| Task description |
Can you return the records below exactly as they stand, but only from the first line through the one with "bpy.context.view_layer.objects.active = pieces[0]"?

| Listed entries |
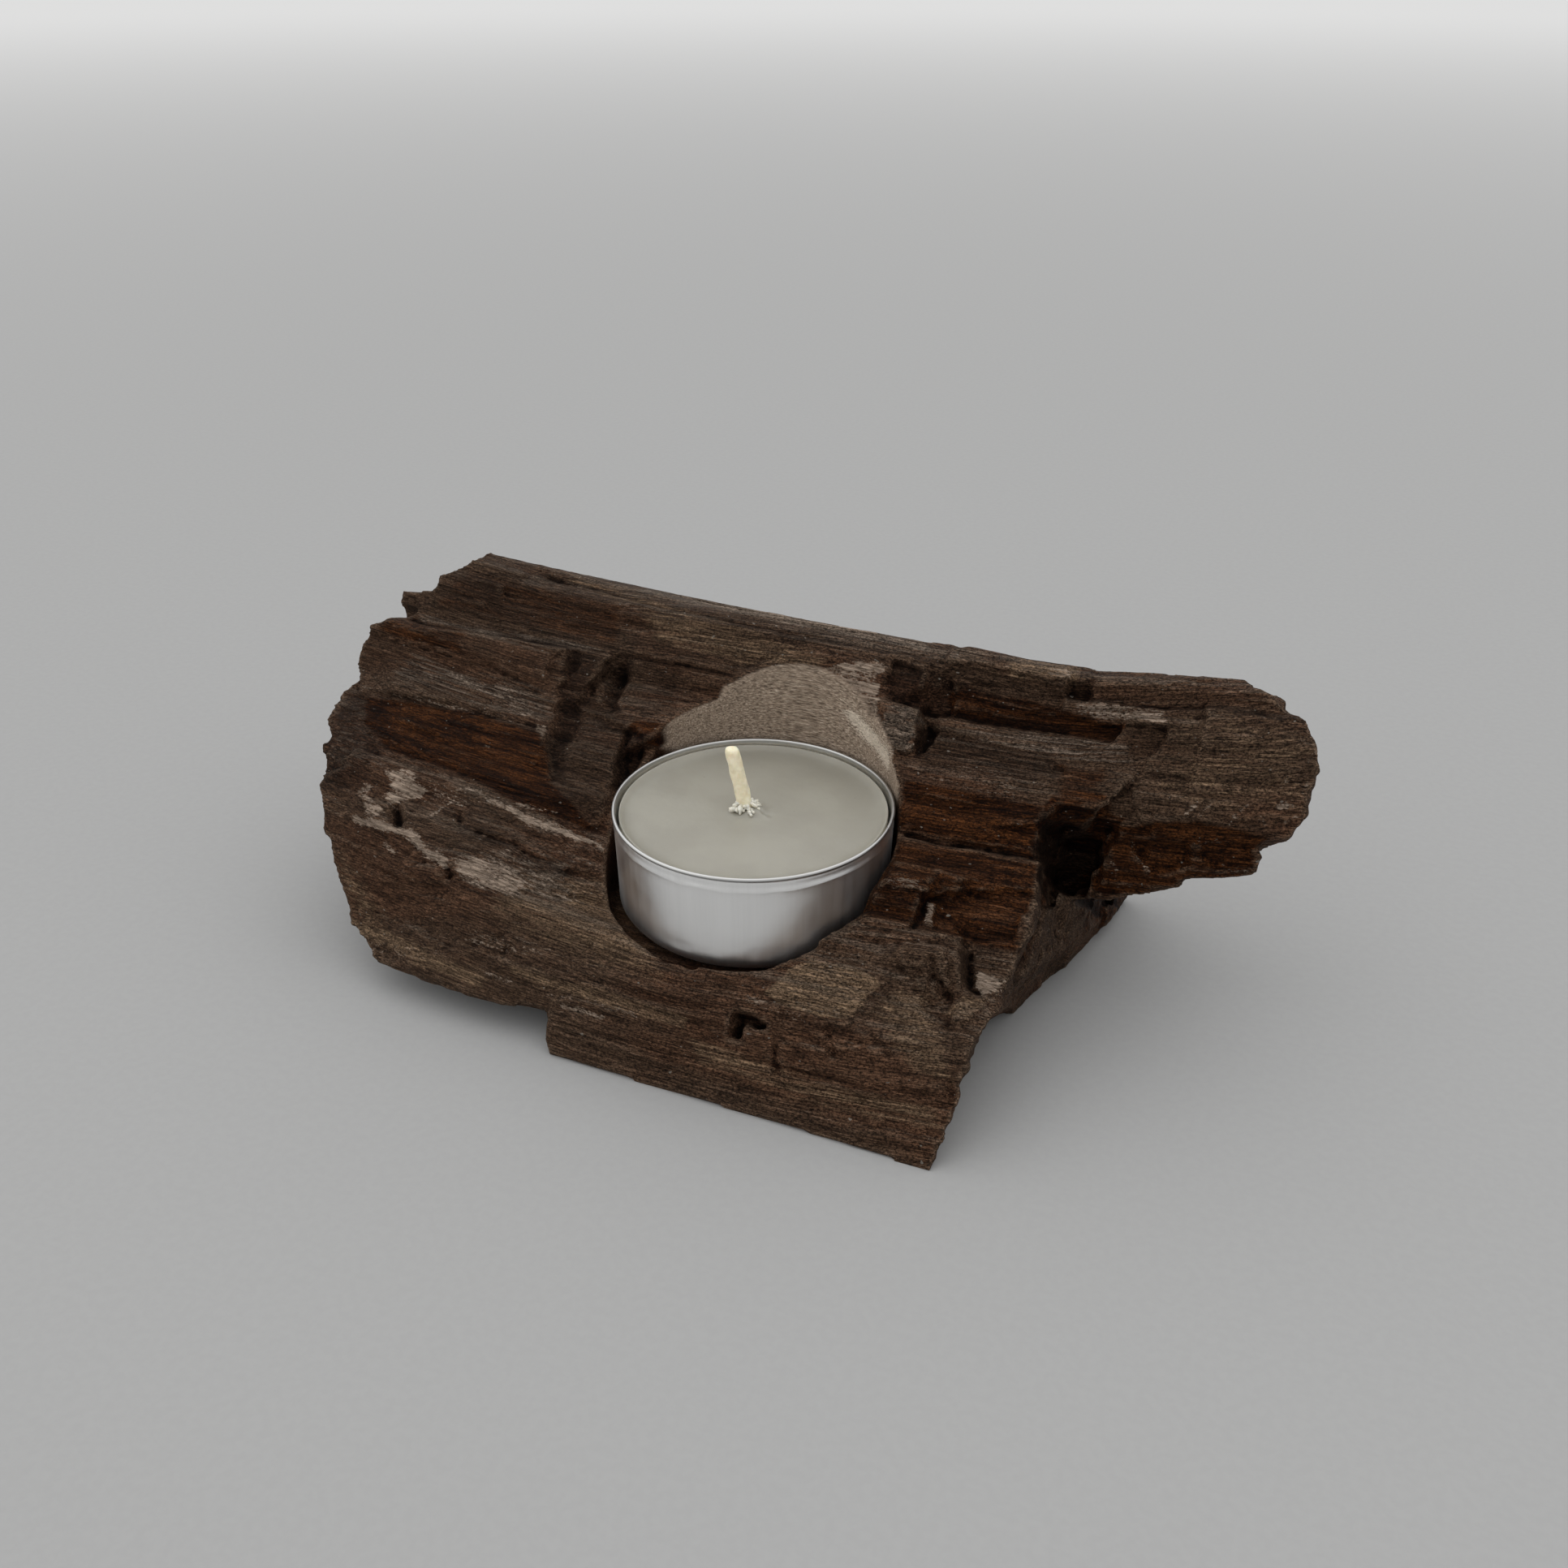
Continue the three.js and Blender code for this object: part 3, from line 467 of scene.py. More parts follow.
    ("weathering_and_sheen", 0.9, 1.0, [(-62, 39.4), (-50, 39.2), (-36, 39.8), (-30, 39.6), (-36, 38.4), (-50, 37.8), (-62, 38.4)]),
    ("weathering_and_sheen", 0.65, 1.0, [(21, 39.2), (40.6, 39.4), (47.5, 38.8), (48, 36), (45, 35.4), (36, 36.4), (27, 36.4)]),
    ("weathering_and_sheen", 0.3, 1.2, [(21.5, 28.8), (22, 32.2), (28, 34), (36, 34), (38, 30.6), (32, 28.4)]),
    ("weathering_and_sheen", 0.7, 2.5, [(-38, 4), (-22, 7), (-22, 0), (-34, -1)]),
    ("weathering_and_sheen", 1.0, 0.8, [(13, 38.6), (17.4, 39.2), (18.8, 35), (18.4, 32.4), (14, 32.5)]),
    ("weathering_and_sheen", 1.2, 0.6, [(-30, 50.2), (-20, 49.6), (-10, 48.8), (9, 48.2), (16.5, 47.6), (17, 54), (-30, 56)]),
    ("weathering_and_sheen", 0.5, 1.5, [(-66, 20), (-61, 19), (-58, 14), (-61, 12), (-66, 14)]),
]

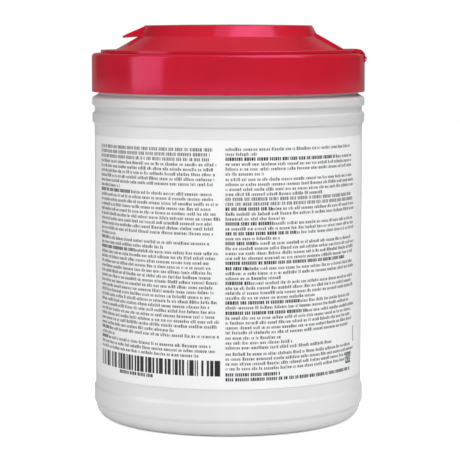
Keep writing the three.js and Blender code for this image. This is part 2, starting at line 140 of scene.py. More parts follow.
# Labels and their print
LABEL_FOOT = label_low.z
LABEL_TOP = label_high.z
LABEL_RADIUS = WALL_RADIUS + LABEL_GAP
LABEL_HALF_ANGLE = math.radians(77.5)
LABEL_CORNER_RADIUS = 5
FILM_COLUMNS = 120
TOUCHING = 0.001
INK_THICKNESS = 0.02
LETTER_CELL = 0.29
LINE_PITCH = 2.193
ASCENDER = 0.4
BACK_PRINT_LEFT = -74.1
BACK_PRINT_MIDDLE = -1.2
FRONT_PRINT_REACH = 78
FRONT_PRINT_COLUMNS = 96
FRONT_PANEL_WIDTH = 36
FRONT_PANEL_PITCH = 48
RING_RADIUS = 9.5
RING_WIDTH = 1.4


def deselect():
    """Leave nothing selected or in edit mode."""
    if bpy.context.mode != "OBJECT":
        bpy.ops.object.mode_set(mode="OBJECT")
    bpy.ops.object.select_all(action="DESELECT")


def pick(*pieces):
    """Select these pieces alone, with the first one active."""
    deselect()
    for piece in pieces:
        piece.select_set(True)
    bpy.context.view_layer.objects.active = pieces[0]


def rounded(corners, steps=5):
    """An outline's (radius, height, fillet) corners as points, with an arc where a corner has a fillet."""
    points = []
    for i, (x, z, fillet) in enumerate(corners):
        if fillet == 0 or i in (0, len(corners) - 1):
            points.append((x, z))
            continue
        before = (corners[i - 1][0] - x, corners[i - 1][1] - z)
        after = (corners[i + 1][0] - x, corners[i + 1][1] - z)
        length_before = math.hypot(*before)
        length_after = math.hypot(*after)
        before = (before[0] / length_before, before[1] / length_before)
        after = (after[0] / length_after, after[1] / length_after)
        half = math.acos(max(-1, min(1, before[0] * after[0] + before[1] * after[1]))) / 2
        reach = min(fillet / math.tan(half), 0.48 * length_before, 0.48 * length_after)
        radius = reach * math.tan(half)
        middle = (before[0] + after[0], before[1] + after[1])
        size = math.hypot(*middle)
        to_centre = radius / math.sin(half)
        centre = (x + middle[0] / size * to_centre, z + middle[1] / size * to_centre)
        start = math.atan2(z + before[1] * reach - centre[1], x + before[0] * reach - centre[0])
        end = math.atan2(z + after[1] * reach - centre[1], x + after[0] * reach - centre[0])
        turn = (end - start + math.pi) % (2 * math.pi) - math.pi
        for step in range(steps + 1):
            angle = start + turn * step / steps
            points.append((centre[0] + radius * math.cos(angle), centre[1] + radius * math.sin(angle)))
    return points


def arc(centre, size, start, end, steps):
    """Points on an ellipse, from start to end in degrees."""
    points = []
    for step in range(steps + 1):
        angle = math.radians(start + (end - start) * step / steps)
        points.append((centre[0] + size[0] * math.cos(angle), centre[1] + size[1] * math.sin(angle)))
    return points


def place_in_mesh(piece):
    """Put the piece's place, turn and scale into its mesh."""
    pick(piece)
    bpy.ops.object.transform_apply(location=True, rotation=True, scale=True)


def face_outwards(piece):
    """Merge the piece's doubles and turn its faces outwards."""
    pick(piece)
    bpy.ops.object.mode_set(mode="EDIT")
    bpy.ops.mesh.select_all(action="SELECT")
    bpy.ops.mesh.remove_doubles(threshold=1e-6)
    bpy.ops.mesh.normals_make_consistent(inside=False)
    bpy.ops.object.mode_set(mode="OBJECT")


def close_pole(height, from_height):
    """Draw the selected ring together in one point on the axis."""
    bpy.ops.mesh.extrude_edges_move()
    bpy.ops.mesh.merge(type="CENTER")
    bpy.ops.transform.translate(value=(0, 0, (height - from_height) * MM))


def turned(name, outline, segments=TURNED_SEGMENTS):
    """A solid turned about the axis, ring by ring, closed on the axis or else on its own first ring."""
    rings = [point for point in outline if point[0] > ON_AXIS]
    first_radius, first_height = rings[0]
    deselect()
    place = (0, 0, first_height * MM)
    bpy.ops.mesh.primitive_circle_add(vertices=segments, radius=first_radius * MM, location=place)
    piece = bpy.context.object
    piece.name = name
    bpy.ops.object.mode_set(mode="EDIT")
    bpy.ops.mesh.select_mode(type="VERT")
    bpy.ops.mesh.select_all(action="SELECT")
    if outline[0][0] <= ON_AXIS:
        close_pole(outline[0][1], first_height)
        bpy.ops.mesh.select_all(action="DESELECT")
        bpy.ops.object.mode_set(mode="OBJECT")
        for vertex in piece.data.vertices[:segments]:
            vertex.select = True
    bpy.ops.object.mode_set(mode="EDIT")
    for before, after in zip(rings, rings[1:]):
        bpy.ops.mesh.extrude_edges_move()
        share = after[0] / before[0]
        bpy.ops.transform.resize(value=(share, share, 1), center_override=(0, 0, before[1] * MM))
        bpy.ops.transform.translate(value=(0, 0, (after[1] - before[1]) * MM))
    if outline[-1][0] <= ON_AXIS:
        close_pole(outline[-1][1], rings[-1][1])
    elif outline[0][0] > ON_AXIS:
        bpy.ops.mesh.select_all(action="DESELECT")
        bpy.ops.mesh.select_non_manifold()
        bpy.ops.mesh.bridge_edge_loops()
    bpy.ops.object.mode_set(mode="OBJECT")
    place_in_mesh(piece)
    face_outwards(piece)
    return piece


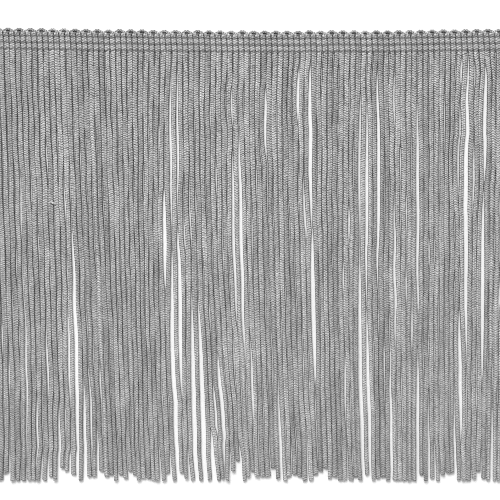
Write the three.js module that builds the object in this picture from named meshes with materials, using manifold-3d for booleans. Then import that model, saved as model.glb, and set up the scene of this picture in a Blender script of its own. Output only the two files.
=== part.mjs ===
// Chainette fringe trim, lying flat: a knitted heading with a scalloped edge, and 96 cords hanging from it.
//
// Millimetres, Z up. X runs along the heading and Y runs from the feet of the strands to the scallops.
// The origin is the middle of the underside of the whole trim.

import * as THREE from 'three';
import { mergeVertices } from 'three/addons/utils/BufferGeometryUtils.js';
import Module from 'manifold-3d';

// Driving sizes.
const DROP = 153; // from the highest scallop tips to the longest feet, about 6 inches
const STRANDS = 96; // two for each hairpin of cord
const COLUMN = 1.88; // one strand and its column of stitches, along the heading
const CORD = 1.5; // diameter of the round knitted cord
const PIECE_GAP = 0.3; // between the heading and the strip that holds the strands

// The heading, from its scalloped edge down.
const SCALLOP_RISE = 0.65;
const SCALLOP_SHIFT = 0.3; // how far the scallops lean to the left, as a share of a column
const FIRST_LINE = 2.6; // depth of the first line of stitching below the scallop tips
const LINE_PITCH = 2.22; // between the three lines of stitching
const STITCH_TOP = 1.64; // height of a raised stitch
const LINE_HEIGHT = 1.2; // height along a line of stitching, and between two stitches
const SCALLOP_HEIGHT = 1.5;
const EDGE_HEIGHT = 0.8; // the rounded-over upper and lower edges
const STITCH_SHOULDER = 0.45; // from a line of stitching to the flat top of a stitch
const STITCH_STATIONS = [0, 0.3, 0.7]; // places across a column where the heading has a section

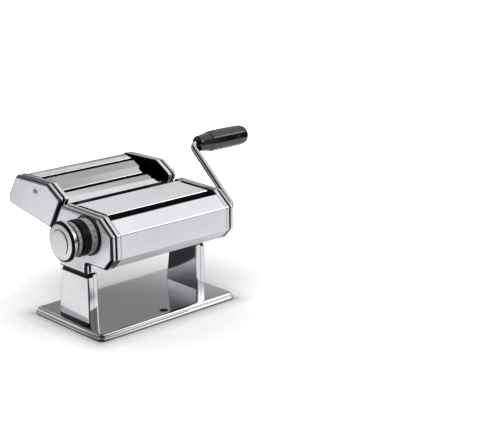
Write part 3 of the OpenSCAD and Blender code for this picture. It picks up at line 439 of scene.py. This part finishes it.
# bent sheets over the body, as paths in YZ, with the limits of their dark lips
covers = {"halfLength": 77.6, "sheet": 1.0,
          "front": [(-54, 127), (-55.8, 135.5), (-74.2, 121.2), (-74.2, 94), (-62.3, 81.8)],
          "frontBend": [2, 2, 3, 3, 2], "faceArea": 300, "lipFrom": -55.6, "lipBelow": 134.4, "lipAbove": 100,
          "top": [(10.9, 130.5), (10.9, 138.4), (-46, 137.8), (-47.2, 124)], "topBend": [2, 1.6, 1.6, 2],
          "notchFrom": 4, "notch": 4, "notchSoft": 3, "topLipBelow": 136.6, "topLipFrom": 7.6,
          "rear": [(22.5, 87.2), (31.484, 113.2), (19.3, 134.3)], "rearBend": 5}


def buildCovers(look=covers):
    # broad faces are brushed; the lips that turn down into the slots and the top plate's rear bend are
    # painted dark, a painted shade
    half, t = look["halfLength"], look["sheet"]
    face = (brushedChrome, lambda c, n, area: area > look["faceArea"])
    lip = (oiledSteelAndPaintedShade, lambda c, n, area: (c[:, 1] > look["lipFrom"]) & (c[:, 2] < look["lipBelow"])
           & (c[:, 2] > look["lipAbove"]))
    bentSheet("frontCover", look["front"], look["frontBend"], t, -half, half, chrome, "frame",
              ["front_cover"], "sheet", zones=[face, lip])
    bentSheet("rearCover", look["rear"], look["rearBend"], t, -half, half, chrome, "frame",
              ["rear_cover"], "sheet")

    def notched(y):
        # full width at the rear, narrower by the notch in front of notchFrom, with a soft corner
        return half - look["notch"] * np.clip((look["notchFrom"] - y) / look["notchSoft"], 0, 1) ** 0.5
    face = (brushedChrome, lambda c, n, area: n[:, 2] > 0.99)
    lips = (oiledSteelAndPaintedShade, lambda c, n, area: (c[:, 2] < look["topLipBelow"]) | (n[:, 2] < -0.5)
            | (c[:, 1] > look["topLipFrom"]))
    bentSheet("topPlate", look["top"], look["topBend"], t, lambda y: -notched(y), notched, chrome, "frame",
              ["top_plate"], "sheet", spacing=0.8, zones=[face, lips])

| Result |
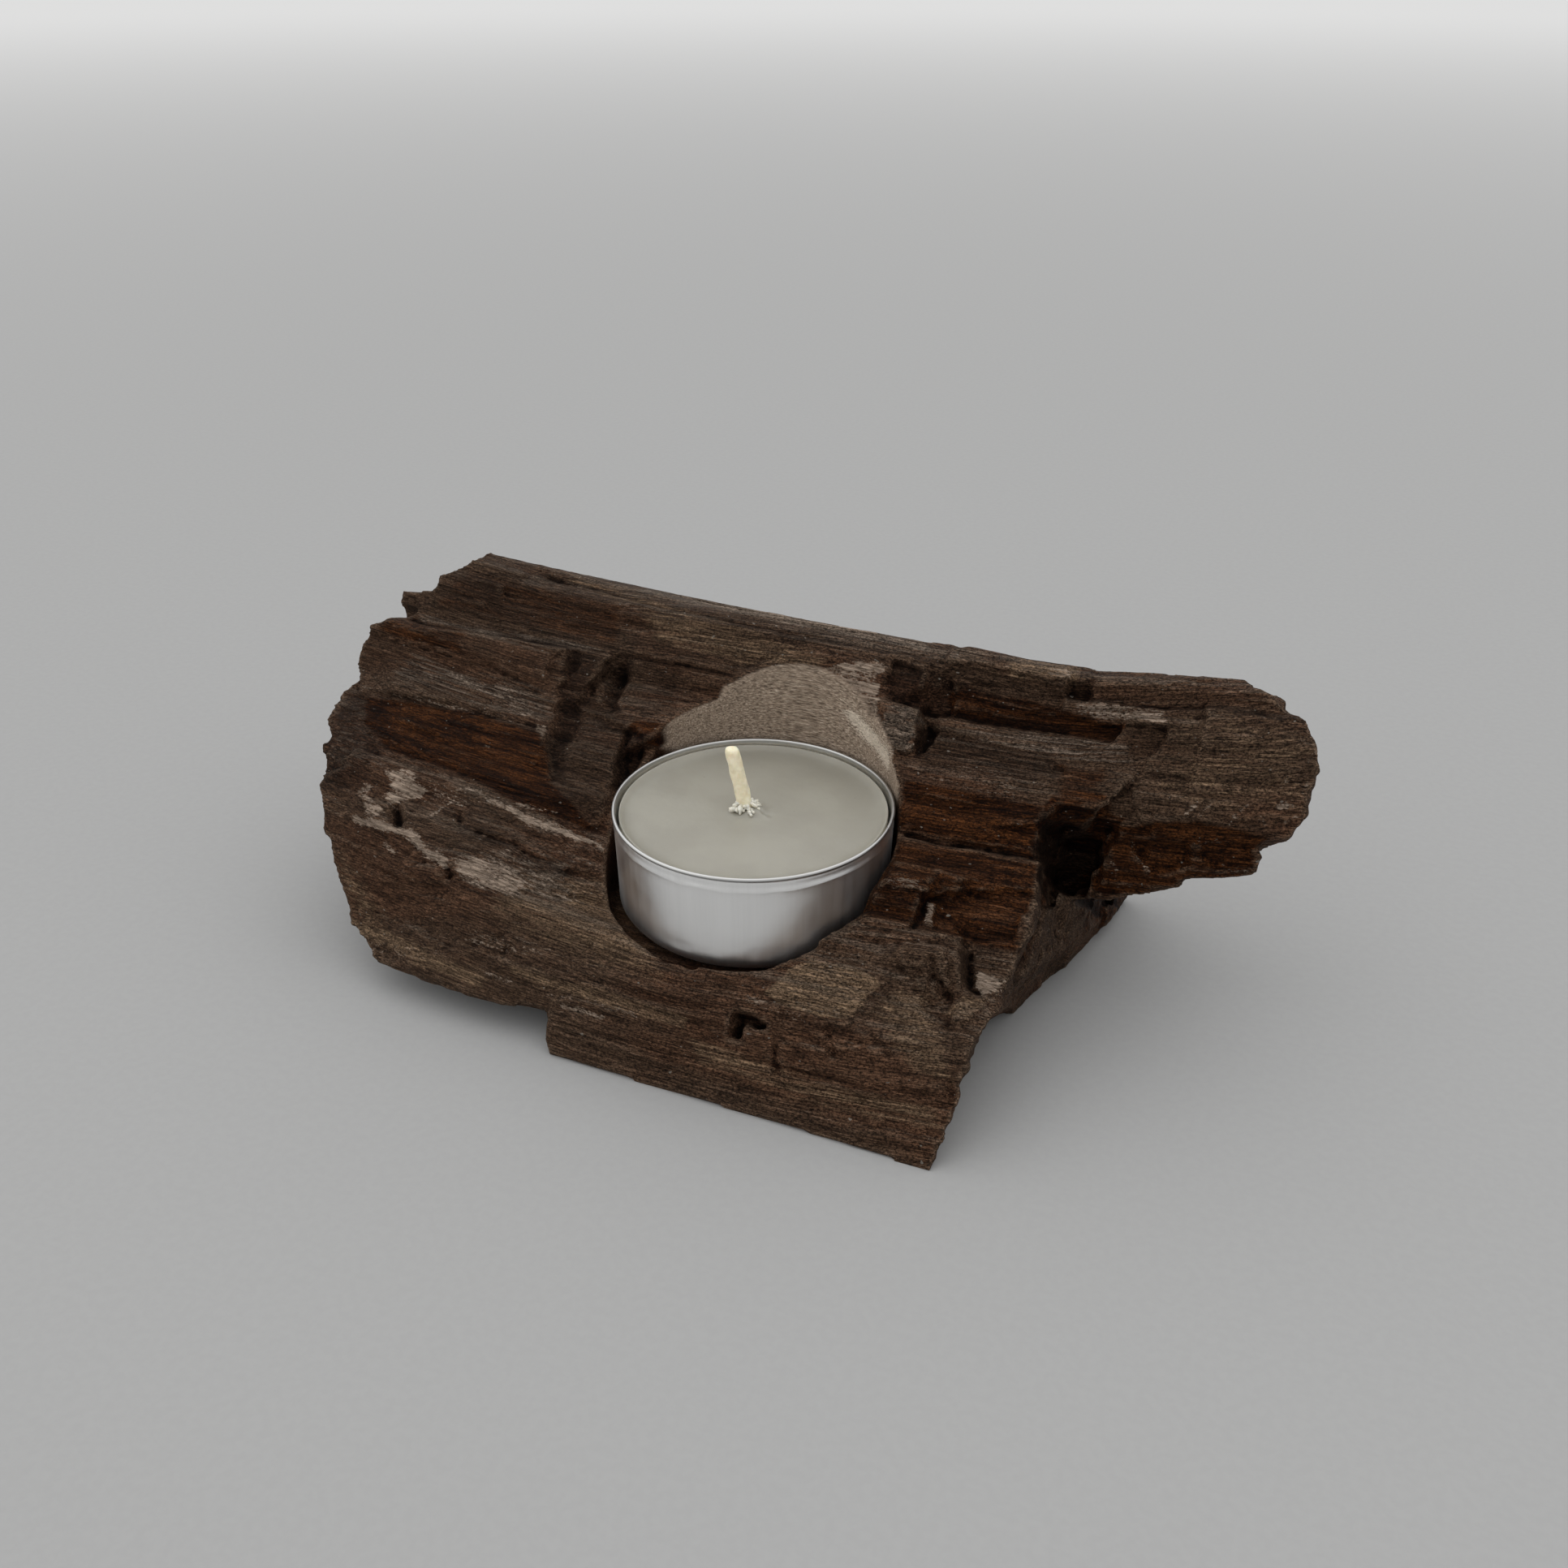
Continue the three.js and Blender code for this object: part 3, from line 467 of scene.py. More parts follow.
    ("weathering_and_sheen", 0.9, 1.0, [(-62, 39.4), (-50, 39.2), (-36, 39.8), (-30, 39.6), (-36, 38.4), (-50, 37.8), (-62, 38.4)]),
    ("weathering_and_sheen", 0.65, 1.0, [(21, 39.2), (40.6, 39.4), (47.5, 38.8), (48, 36), (45, 35.4), (36, 36.4), (27, 36.4)]),
    ("weathering_and_sheen", 0.3, 1.2, [(21.5, 28.8), (22, 32.2), (28, 34), (36, 34), (38, 30.6), (32, 28.4)]),
    ("weathering_and_sheen", 0.7, 2.5, [(-38, 4), (-22, 7), (-22, 0), (-34, -1)]),
    ("weathering_and_sheen", 1.0, 0.8, [(13, 38.6), (17.4, 39.2), (18.8, 35), (18.4, 32.4), (14, 32.5)]),
    ("weathering_and_sheen", 1.2, 0.6, [(-30, 50.2), (-20, 49.6), (-10, 48.8), (9, 48.2), (16.5, 47.6), (17, 54), (-30, 56)]),
    ("weathering_and_sheen", 0.5, 1.5, [(-66, 20), (-61, 19), (-58, 14), (-61, 12), (-66, 14)]),
]

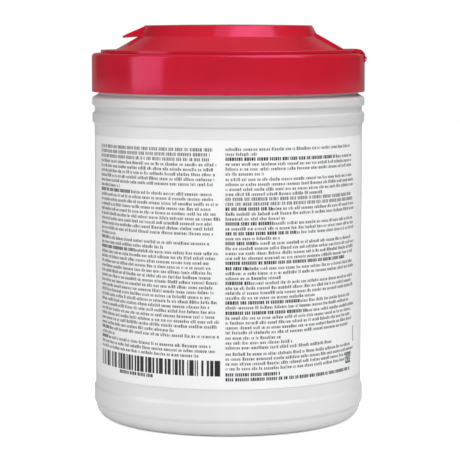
Keep writing the three.js and Blender code for this image. This is part 2, starting at line 140 of scene.py. More parts follow.
# Labels and their print
LABEL_FOOT = label_low.z
LABEL_TOP = label_high.z
LABEL_RADIUS = WALL_RADIUS + LABEL_GAP
LABEL_HALF_ANGLE = math.radians(77.5)
LABEL_CORNER_RADIUS = 5
FILM_COLUMNS = 120
TOUCHING = 0.001
INK_THICKNESS = 0.02
LETTER_CELL = 0.29
LINE_PITCH = 2.193
ASCENDER = 0.4
BACK_PRINT_LEFT = -74.1
BACK_PRINT_MIDDLE = -1.2
FRONT_PRINT_REACH = 78
FRONT_PRINT_COLUMNS = 96
FRONT_PANEL_WIDTH = 36
FRONT_PANEL_PITCH = 48
RING_RADIUS = 9.5
RING_WIDTH = 1.4


def deselect():
    """Leave nothing selected or in edit mode."""
    if bpy.context.mode != "OBJECT":
        bpy.ops.object.mode_set(mode="OBJECT")
    bpy.ops.object.select_all(action="DESELECT")


def pick(*pieces):
    """Select these pieces alone, with the first one active."""
    deselect()
    for piece in pieces:
        piece.select_set(True)
    bpy.context.view_layer.objects.active = pieces[0]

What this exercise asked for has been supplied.